Revealed: Australia’s highest paid CEOs

An analysis of the ASX200 has unveiled who the nation’s top earning CEOs are – and just how much they are being paid.

Revealed: Australia’s highest paid CEOs

An analysis by the Australian Council of Superannuation Investors (ACSI) has revealed this financial year’s highest earning CEOs.
 
The top earners raked in $70 million more than the numbers reported by their companies.
 
The annual CEO pay study uses the ASX200 index to calculate the total value of the remuneration received by the nation’s chief executives.
 
In 2014, the findings showed that the top ten CEO earnings came to a total of $99.63 million.
 
Taking the CEOs’ options and shares into account, the total cash and equity value rang in at $171.4 million.

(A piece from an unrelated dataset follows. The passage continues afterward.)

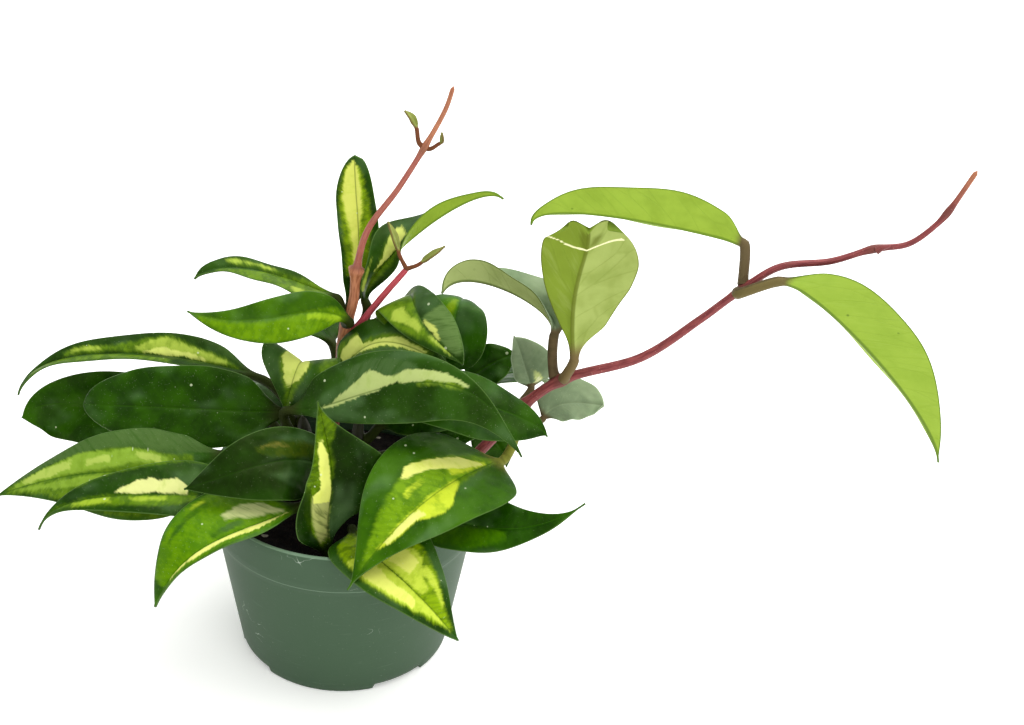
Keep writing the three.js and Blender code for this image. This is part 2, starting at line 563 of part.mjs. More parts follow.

The ten highest paid CEOs over the past year were:
 

  1. Chris Rex, Ramsay Health

Realised earnings: $30.8m
Reported earnings: $9.1m
 

  1. Peter and Steven Lowy, Westfield

Realised earnings: $24.4m
Reported earnings: $22.1m
 

  1. Louis Gries, James Hardie

Realised earnings: $20.8m
Reported earnings: $12.6
 

  1. Andrew Bassat, Seek

Realised earnings: $17.9m
Reported earnings: $4.2m
 

  1. Andrew Mackenzie, BHP Billiton

Realised earnings: $15.6m
Reported earnings: $7.8m
 

  1. Colin Goldschmidt, Sonic Healthcare

Realised earnings: $13.4m
Reported earnings: $3.8m
 

  1. Gail Kelly, Westpac

Realised earnings: $12.9m
Reported earnings: $11m
 

  1. Ken MacKenzie, Amcor

Realised earnings: $12.7m
Reported earnings: $8.4m
 

  1. Mike Wilkins, IAG

Realised earnings: $11.5m
Reported earnings: $7.5m
 

  1. Nicholas Moore, Macquarie Group

Realised earnings: $11.4m
Reported earnings: $13.1m

Reported pay is the total expense to the company while the realised pay is the reward received by the individual, which can include additional payouts from perks such as increased share value. 
 
Louise Davidson, CEO of the Australian Council of Superannuation Investors, told Business Insider that the figures suggested requirements around reporting executive pay significantly plays down the remuneration being paid.
 
“Statutory reporting is, perhaps, disclosing only the tip of the iceberg in terms of the wealth accruing to senior executives,” she said.